*Structured object records*:
================================

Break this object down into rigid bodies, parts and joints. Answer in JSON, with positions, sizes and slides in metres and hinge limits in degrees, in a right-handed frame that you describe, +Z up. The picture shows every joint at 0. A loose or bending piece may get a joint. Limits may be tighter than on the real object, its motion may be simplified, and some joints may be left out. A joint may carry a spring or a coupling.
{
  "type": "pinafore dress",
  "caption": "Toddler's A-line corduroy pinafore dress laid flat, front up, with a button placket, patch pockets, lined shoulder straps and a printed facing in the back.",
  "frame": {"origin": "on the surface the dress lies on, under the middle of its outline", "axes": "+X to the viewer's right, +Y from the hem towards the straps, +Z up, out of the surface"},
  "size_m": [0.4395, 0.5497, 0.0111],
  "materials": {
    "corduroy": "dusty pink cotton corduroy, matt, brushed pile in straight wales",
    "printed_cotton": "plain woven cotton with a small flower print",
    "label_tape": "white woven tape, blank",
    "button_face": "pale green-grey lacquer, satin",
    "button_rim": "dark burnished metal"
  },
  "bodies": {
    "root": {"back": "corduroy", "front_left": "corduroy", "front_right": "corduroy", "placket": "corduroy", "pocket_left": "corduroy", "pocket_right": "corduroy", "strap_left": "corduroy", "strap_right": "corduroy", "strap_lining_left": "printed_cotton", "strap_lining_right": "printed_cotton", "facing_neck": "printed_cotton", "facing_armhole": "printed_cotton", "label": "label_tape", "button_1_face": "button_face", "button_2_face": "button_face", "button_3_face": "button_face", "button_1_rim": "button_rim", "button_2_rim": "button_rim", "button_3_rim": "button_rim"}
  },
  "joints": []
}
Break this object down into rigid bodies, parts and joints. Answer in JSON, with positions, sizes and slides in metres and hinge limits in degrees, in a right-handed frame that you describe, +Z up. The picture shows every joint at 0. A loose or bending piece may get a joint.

================================

*JOB*: Write out every entry exactly as given.

*REPLY TO THE EXERCISE*:
Break this object down into rigid bodies, parts and joints. Answer in JSON, with positions, sizes and slides in metres and hinge limits in degrees, in a right-handed frame that you describe, +Z up. The picture shows every joint at 0. A loose or bending piece may get a joint. Limits may be tighter than on the real object, its motion may be simplified, and some joints may be left out. A joint may carry a spring or a coupling.
{
  "type": "pinafore dress",
  "caption": "Toddler's A-line corduroy pinafore dress laid flat, front up, with a button placket, patch pockets, lined shoulder straps and a printed facing in the back.",
  "frame": {"origin": "on the surface the dress lies on, under the middle of its outline", "axes": "+X to the viewer's right, +Y from the hem towards the straps, +Z up, out of the surface"},
  "size_m": [0.4395, 0.5497, 0.0111],
  "materials": {
    "corduroy": "dusty pink cotton corduroy, matt, brushed pile in straight wales",
    "printed_cotton": "plain woven cotton with a small flower print",
    "label_tape": "white woven tape, blank",
    "button_face": "pale green-grey lacquer, satin",
    "button_rim": "dark burnished metal"
  },
  "bodies": {
    "root": {"back": "corduroy", "front_left": "corduroy", "front_right": "corduroy", "placket": "corduroy", "pocket_left": "corduroy", "pocket_right": "corduroy", "strap_left": "corduroy", "strap_right": "corduroy", "strap_lining_left": "printed_cotton", "strap_lining_right": "printed_cotton", "facing_neck": "printed_cotton", "facing_armhole": "printed_cotton", "label": "label_tape", "button_1_face": "button_face", "button_2_face": "button_face", "button_3_face": "button_face", "button_1_rim": "button_rim", "button_2_rim": "button_rim", "button_3_rim": "button_rim"}
  },
  "joints": []
}
Break this object down into rigid bodies, parts and joints. Answer in JSON, with positions, sizes and slides in metres and hinge limits in degrees, in a right-handed frame that you describe, +Z up. The picture shows every joint at 0. A loose or bending piece may get a joint.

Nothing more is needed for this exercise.